1. Create a new release branch named release-X (where X is the new version) off of master.

General

2. Generate release notes using the release note tooling.

3. Add a release for controller-runtime on GitHub, using those release notes, with a title of vX.Y.Z.

4. Do a similar process for controller-tools

5. Announce the release in #kubebuilder on Slack with a pinned message.

6. Potentially update kubebuilder as well.

Breaking Changes

Try to avoid breaking changes. They make life difficult for users, who have to rewrite their code when they eventually upgrade, and for maintainers/contributors, who have to deal with differences between master and stable branches.

That being said, we'll occasionally want to make breaking changes. They'll be merged onto master, and will then trigger a major release (see Release Process). Because breaking changes induce a major revision, the maintainers may delay a particular breaking change until a later date when they are ready to make a major revision with a few breaking changes.

If you're going to make a breaking change, please make sure to explain in detail why it's helpful. Is it necessary to cleanly resolve an issue? Does it improve API ergonomics?

Maintainers should treat breaking changes with caution, and evaluate potential non-breaking solutions (see below).

Note that API breakage in public APIs due to dependencies will trigger a major revision, so you may occasionally need to have a major release anyway, due to changes in libraries like k8s.io/client-go or k8s.io/apimachinery.

NB: Pre-1.0 releases treat breaking changes a bit more lightly. We'll still consider carefully, but the pre-1.0 timeframe is useful for converging on a ergonomic API.

Avoiding breaking changes

Solutions to avoid

• Confusingly duplicate methods, functions, or variables.

  For instance, suppose we have an interface method List(ctx context.Context, options *ListOptions, obj runtime.Object) error, and we decide to switch it so that options come at the end, parametrically. Adding a new interface method ListParametric(ctx context.Context, obj runtime.Object, options... ListOption) is probably not the right solution:

  • Users will intuitively see List, and use that in new projects, even if it's marked as deprecated.

  • Users who don't notice the deprecation may be confused as to the difference between List and ListParametric.

  • It's not immediately obvious in isolation (e.g. in surrounding code) why the method is called ListParametric, and may cause confusion when reading code that makes use of that method.

  In this case, it may be better to make the breaking change, and then eventually do a major release.

Why don't we...

Use "next"-style branches

Development branches:

• don't win us much in terms of maintenance in the case of breaking changes (we still have to merge/manage multiple branches for development and stable)

• can be confusing to contributors, who often expect master to have the latest changes.

Never break compatibility

Never doing a new major release could be an admirable goal, but gradually leads to API cruft.

Since one of the goals of controller-runtime is to be a friendly and intuitive API, we want to avoid too much API cruft over time, and occasional breaking changes in major releases help accomplish that goal.
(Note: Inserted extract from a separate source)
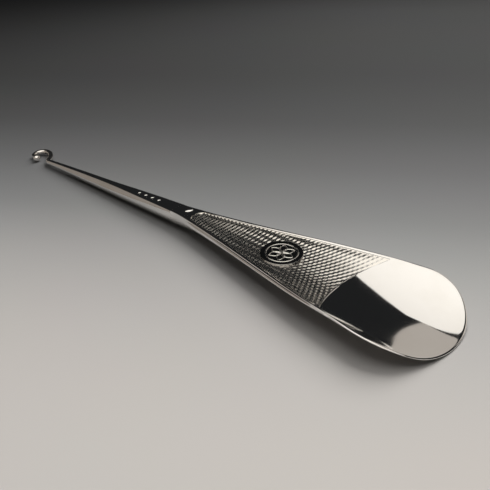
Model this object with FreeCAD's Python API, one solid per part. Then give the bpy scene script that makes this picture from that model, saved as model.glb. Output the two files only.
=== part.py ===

Furthermore, our dependency on Kubernetes libraries makes this difficult (see below)

Always assume we've broken compatibility

a.k.a. k8s.io/client-go style

While this makes life easier (a bit) for maintainers, it's problematic for users. While breaking changes arrive sooner, upgrading becomes very painful.

Furthermore, we still have to maintain stable branches for bugfixes, so the maintenance burden isn't lessened by a ton.

Extend compatibility guarantees to all dependencies

This is very difficult with the number of Kubernetes dependencies we have. Kubernetes dependencies tend to either break compatibility every major release (e.g. k8s.io/client-go, which loosely follows semver), or at a whim (many other Kubernetes libraries).

If we limit to the few objects we expose, we can better inform users about how controller-runtime itself has changed in a given release. Then, users can make informed decisions about how to proceed with any direct uses of Kubernetes dependencies their controller-runtime-based application may have.